Direction → Pick every line from the data that holds the word "scene".

Dataset extract →
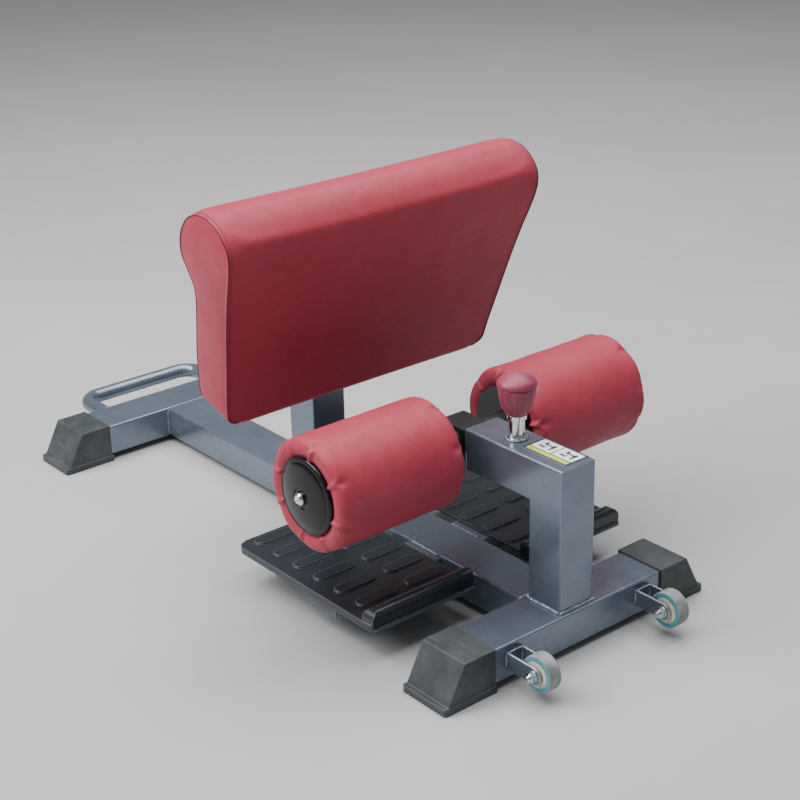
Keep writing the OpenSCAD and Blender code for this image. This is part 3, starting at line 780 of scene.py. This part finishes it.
def roller_section():
    """(distance from the middle, radius, how far round the end it is) down one half of a roller."""
    half = (ROLLER_OUT - ROLLER_IN) / 2
    edge = 8.5
    line = [(x, ROLLER_R, 0.0) for x in range(0, 76, 5)]
    line += [(x, ROLLER_R, (x - 78) / 60) for x in (79, 83, 87, half - edge)]
    for k in range(1, 6):
        angle = math.pi / 2 * k / 5
        out, up = edge * math.sin(angle), edge * math.cos(angle)
        line.append((half - edge + out, ROLLER_R - edge + up, 0.3 + 0.06 * k))
    line += [(half + 0.4, 64, 0.7), (half + 0.4, 60, 0.8), (half, 56.5, 0.9), (half - 1.2, 53.5, 1.0)]
    return line + [(half - 3, 50, 1.0), (half - 5, 46, 1.0)]


def roller_point(x, r, way, angle, end, side):
    """One point of a roller's cover, with its pleats and its slight unevenness."""
    near, between = pleat_at(angle, pleat_shift(end, side))
    face = max(0.0, 1 - abs(way - 0.68) / 0.3)
    shoulder = min(way / 0.35, 1) * min(max((1 - way) * 5, 0), 1)
    gather = min(max((abs(x) - 80) / 14, 0), 1)
    r -= PLEAT_DIP * near * gather * min(max((1 - way) * 5, 0), 1)
    r += PUFF_ROUND * between * shoulder
    x_out = PUFF_OUT * between * face - PLEAT_PULL * near * shoulder
    bumpy = noise.noise(Vector((x * 0.03 + side * 9, math.cos(angle) * 2.1, math.sin(angle) * 2.1)))
    r += 0.7 * bumpy * (1 - way)
    x += math.copysign(x_out, x) if x else 0
    middle = (ROLLER_IN + ROLLER_OUT) / 2
    return place(side * (middle + x), ROLLER_Y + r * math.cos(angle), ARM_MID_Z + r * math.sin(angle))


def roller_cover(side):
    """Leather round a roller, gathered in pleats under the cap at each end."""
    half = roller_section()
    line = [(-x, r, way) for x, r, way in half[:0:-1]] + half
    angles = [2 * math.pi * k / ROLLER_SIDES for k in range(ROLLER_SIDES)]
    points, held, faces = [], [], []
    for x, r, way in line:
        end = -1 if x < 0 else 1
        for angle in angles:
            if is_pinned(way, pleat_at(angle, pleat_shift(end, side))[0]):
                held.append(len(points))
            points.append(roller_point(x, r, way, angle, end, side))
    for ring in range(len(line) - 1):
        quads = loop_faces(ring * ROLLER_SIDES, (ring + 1) * ROLLER_SIDES, ROLLER_SIDES)
        faces += [quad[::-1] for quad in quads] if side > 0 else quads
    cover = new_object("roller_cover_" + side_name(side), points, faces)
    inflate(cover, held, pressure=4.0, cap=0.0022)
    subdivide(cover)
    return cover


def is_pinned(way, near):
    """A roller's cover is held along its straight part, under the caps, and at each pleat."""
    return way == 0 or way > 0.9 or (way > 0.3 and near > 0.75)


def turned_to_x(side):
    """Turns +Z onto the outward side of the chair."""
    return Matrix.Rotation(side * math.pi / 2, 3, "Y")


def outer_cap(side):
    """Glossy domed end cap with a stepped rim and a dished middle."""
    profile = [(CAP_R - 4, -3), (CAP_R - 0.6, -2.4), (CAP_R, 0.2), (CAP_R - 0.4, 2.2), (CAP_R - 1.6, 3.1)]
    profile += [(50.6, 3.4), (50.0, 3.1), (49.4, 3.5), (47.4, 4.3), (46.8, 4.0), (46.2, 4.5)]
    profile += [(r, 11 - 8 * (r / CAP_R) ** 2) for r in (42, 36, 30, 24, 19, 16)]
    profile += [(14.6, 10.3), (13.8, 9.4), (12.5, 8.9), (9.8, 8.9), (9.2, 9.6), (9.0, 11.3), (5.5, 11.4)]
    centre = place(side * ROLLER_OUT, ROLLER_Y, ARM_MID_Z)
    made = lathe("roller_end_cap_" + side_name(side), profile, centre, turned_to_x(side), 128)
    smooth_by_angle(made, 50)
    return made


def build_rollers():
    """The cover and the outer cap of each ankle roller."""
    for side in (-1, 1):
        name = side_name(side)
        body = "roller_" + name
        cover = paint(roller_cover(side), "red_leather")
        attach(cover, body)
        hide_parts("roller_cushion_" + name)
        cap = paint(outer_cap(side), "black_gloss")
        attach(cap, body)
        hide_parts("roller_cap_outer_" + name)


# Adjustment knob

KNOB_Y = 122
KNOB_Z = 299.5
SKIRT_TOP = 39
FLUTES = 12
FLUTE_DEPTH = 1.2


def knob_radius(r, h, angle):
    """Shallow flutes on the skirt, fading out below the cap."""
    if h > SKIRT_TOP or r < 10:
        return r
    strength = min(1, max(0, h / 8)) * min(1, (SKIRT_TOP - h) / 5 + 0.3)
    return r - FLUTE_DEPTH * strength * (0.5 + 0.5 * math.cos(FLUTES * angle)) ** 2


def build_knob():
    """Fluted maroon knob with a smooth domed top."""
    skirt = [(13, 0.2), (15.2, 1.2), (17, 3), (19.2, 7), (21, 12), (22.4, 18)]
    skirt += [(23.6, 24), (24.6, 30), (25.2, 35)]
    groove = [(25.3, 37.8), (25.0, 38.6), (24.4, 38.9), (24.5, 39.4)]
    rim = [(25.8, 39.7), (26.3, 40.8), (26.2, 42.6)]
    dome = [(25.9, 43.8), (24.4, 46.6), (20, 50.2), (13, 53.6), (6, 55.6), (0.3, 56.2)]
    profile = [(4, 0.2), (10, 0)] + along(skirt, 16) + groove + rim + along(dome, 14)
    made = lathe("pull_knob", profile, place(0, KNOB_Y, KNOB_Z), Matrix.Identity(3), 144, knob_radius)
    smooth_by_angle(made, 55)
    paint(made, "knob_maroon")
    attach(made, "spring_pin")
    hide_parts("pin_knob")


# Label

FILM_TOP = ARM_TOP + 0.3
INK_TOP = ARM_TOP + 0.42


def plate(name, x0, x1, y0, y1, low, high):
    """A thin flat plate on the arm, in millimetres."""
    corners = [(x0, y0), (x1, y0), (x1, y1), (x0, y1)]
    points = [place(x, y, z) for z in (low, high) for x, y in corners]
    faces = [(3, 2, 1, 0), (4, 5, 6, 7)] + loop_faces(0, 4, 4)
    return new_object(name, points, faces, smooth=False)


def build_label():
    """Printed film on the arm, with plain blocks in place of its pictures and words."""
    ink = plastic("label_ink", (0.02, 0.025, 0.035), (0.04, 0.045, 0.055), 0.4, 0.0003)
    stripe = plastic("label_strip", (0.5, 0.62, 0.06), (0.58, 0.68, 0.12), 0.4, 0.0003)
    film = plate("label_film", -14, 28, 17.5, 97.5, ARM_TOP, FILM_TOP)
    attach(paint(film, "label_white"), "base")
    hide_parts("arm_label")
    blocks = [("label_strip", stripe, -11, -3.5, 21, 94)]
    blocks += [("label_edge_" + str(k), ink, *edge) for k, edge in enumerate(label_border())]
    blocks += [("label_picture_" + str(k), ink, *spot) for k, spot in enumerate(label_pictures())]
    for name, shader, x0, x1, y0, y1 in blocks:
        piece = plate(name, x0, x1, y0, y1, FILM_TOP, INK_TOP)
        piece.data.materials.append(shader)
        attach(piece, "base")


def label_border():
    """The dark outline and the lines between the strip and the two fields."""
    rims = [(-14, 28, 17.5, 21), (-14, 28, 94, 97.5), (-14, -11, 21, 94), (25, 28, 21, 94)]
    return rims + [(-3.5, -1.7, 21, 94), (-1.7, 25, 56.6, 58.4)]


def label_pictures():
    """The same few blocks in each of the two fields."""
    spots = []
    for y in (24, 62):
        spots += [(4, 8, y + 3, y + 7), (9, 19, y + 3, y + 8), (13, 16, y + 8, y + 22)]
        spots += [(16, 21, y + 18, y + 22), (3, 11, y + 14, y + 16), (5, 9, y + 17, y + 25)]
    return spots


# Welds

# Middles of the posts, where the beam's sides meet the crossbars, and the ends of those beads.
POSTS_Y = (37.5, 558)
CROSSBARS_Y = (74, 931)
BEAM_SIDE = 38
BEAM_WELD = (13, 57)

# The foot plates' supports, the handle's ends, and the wheel brackets with the ends of their beads.
PLATE_WELD = (236, 298)
PLATE_WELD_Z = 58
HANDLE_X = 110
WHEEL_X = 118
BRACKET_HALF = 14.5
BRACKET_WELD = (27, 49)

# The distance between the points of a bead, in metres, and the seed of its unevenness. Without a seed,
# noise_vector takes one from the clock, and the beads would differ from run to run.
WELD_STEP = 0.0011
WELD_SEED = 1


def weld_line(points, radius=3.0):
    """A ripple-surfaced bead through the points, in millimetres."""
    line = [tuple(place(*p)) for p in points]
    length = sum(math.dist(a, b) for a, b in zip(line, line[1:]))
    fine = [Vector(p) for p in spaced(line, max(int(length / WELD_STEP), 6))]
    for point in fine:
        point += noise.noise_vector(point * 160) * 0.0006
    ends = len(fine) - 1

    def swell(k):
        """Ripples along the bead, uneven, and tapered at both ends."""
        ripple = abs(math.sin(k * 0.72))
        taper = min(1, (k + 1) / 4, (ends - k + 1) / 4)
        return (0.82 + 0.3 * ripple + 0.25 * noise.noise(fine[k] * 220)) * taper

    return tube("weld", fine, radius * MM, 10, False, swell)


def post_weld(y_mid):
    """The bead round the foot of a post on the main beam."""
    half = 30.5
    z = BEAM_TOP + 0.6
    corners = [(-half, y_mid - half), (half, y_mid - half), (half, y_mid + half), (-half, y_mid + half)]
    return weld_line([(x, y, z) for x, y in corners + corners[:1]])


def round_weld(centre, radius, across, size):
    """A bead round a tube or sleeve: across is the plane's two axes."""
    ring = []
    for k in range(49):
        angle = 2 * math.pi * k / 48
        at = [*centre]
        at[across[0]] += radius * math.cos(angle)
        at[across[1]] += radius * math.sin(angle)
        ring.append(tuple(at))
    return weld_line(ring, size)


def build_welds():
    """Every weld on the frame, as one piece: the posts, what meets the beam and the crossbars on each
    side, and the knob's sleeve."""
    noise.seed_set(WELD_SEED)
    runs = [post_weld(y) for y in POSTS_Y]
    for side in (-1, 1):
        x = side * BEAM_SIDE
        for crossbar_y in CROSSBARS_Y:
            runs.append(weld_line([(x, crossbar_y, z) for z in BEAM_WELD]))
        runs.append(weld_line([(x, y, PLATE_WELD_Z) for y in PLATE_WELD]))
        runs.append(round_weld((side * HANDLE_X, 1006, 45), 12.4, (0, 2), 2.4))
        for edge in (-BRACKET_HALF, BRACKET_HALF):
            runs.append(weld_line([(side * WHEEL_X + edge, -1, z) for z in BRACKET_WELD], 2.4))
    runs.append(round_weld((0, KNOB_Y, ARM_TOP + 1), 14, (0, 1), 1.8))
    made = joined("weld_runs", runs)
    paint(made, "weld_bead")
    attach(made, "base")
    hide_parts("weld_beads")


def joined(name, objects):
    """One object in place of several."""
    points, faces = [], []
    for obj in objects:
        first = len(points)
        points += [v.co.copy() for v in obj.data.vertices]
        faces += [tuple(first + i for i in p.vertices) for p in obj.data.polygons]
        bpy.data.objects.remove(obj)
    return new_object(name, points, faces)


# Setting


def build_floor():
    """A plain pale floor, slightly cloudy."""
    floor = new_object("floor", [(-6, -6, 0), (6, -6, 0), (6, 6, 0), (-6, 6, 0)], [(0, 1, 2, 3)])
    s = Shader("floor", (0.45, 0.45, 0.45), 0.55)
    cloud = s.remap(s.noise(1.4, 5), 0.3, 0.7)
    s.colour(s.blend(cloud, (0.44, 0.44, 0.44), (0.48, 0.48, 0.48)))
    s.rough(s.remap(s.noise(8, 4), 0.3, 0.7, 0.5, 0.62))
    floor.data.materials.append(s.material)


def light(name, location, aim, size, watts):
    """A rectangular white lamp at one place, facing another."""
    lamp = bpy.data.lights.new(name, "AREA")
    lamp.shape = "RECTANGLE"
    lamp.size, lamp.size_y = size
    lamp.energy = watts
    made = bpy.data.objects.new(name, lamp)
    made.location = location
    made.rotation_euler = (Vector(aim) - Vector(location)).to_track_quat("-Z", "Y").to_euler()
    bpy.context.scene.collection.objects.link(made)


def build_light():
    """A dim bluish sky, a lamp at the back left and a wide soft one overhead."""
    world = bpy.data.worlds.new("studio")
    world.use_nodes = True
    sky = world.node_tree.nodes["Background"].inputs
    sky["Color"].default_value = (0.9, 0.94, 1, 1)
    sky["Strength"].default_value = 0.24
    bpy.context.scene.world = world
    light("key", (-2.4, 1.1, 2.6), (0, 0, 0.2), (2.0, 2.0), 110)
    light("top", (0.1, 0.2, 3.0), (0.1, 0.2, 0), (4.4, 3.0), 190)


def build_camera():
    """Seen from the front left and above, as in the reference view."""
    turn, tilt, roll = math.radians(39.23), math.radians(-23.14), math.radians(-1.38)
    forward = Vector((math.sin(turn) * math.cos(tilt), math.cos(turn) * math.cos(tilt), math.sin(tilt)))
    level = forward.cross(Vector((0, 0, 1))).normalized()
    upright = level.cross(forward)
    right = level * math.cos(roll) + upright * math.sin(roll)
    up = upright * math.cos(roll) - level * math.sin(roll)
    facing = Matrix((right, up, -forward)).transposed().to_4x4()
    lens = bpy.data.cameras.new("camera")
    lens.lens = 76.2
    lens.sensor_width = 36
    made = bpy.data.objects.new("camera", lens)
    made.matrix_world = Matrix.Translation((-1.3878, -1.8534, 1.1807)) @ facing
    bpy.context.scene.collection.objects.link(made)
    bpy.context.scene.camera = made


materials = make_materials()
paint_cad_nodes()
build_pad()
build_rollers()
build_knob()
build_label()
build_welds()
build_floor()
build_light()
build_camera()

Result →
Keep writing the OpenSCAD and Blender code for this image. This is part 3, starting at line 780 of scene.py. This part finishes it.
    bpy.context.scene.collection.objects.link(made)
    bpy.context.scene.world = world
    bpy.context.scene.collection.objects.link(made)
    bpy.context.scene.camera = made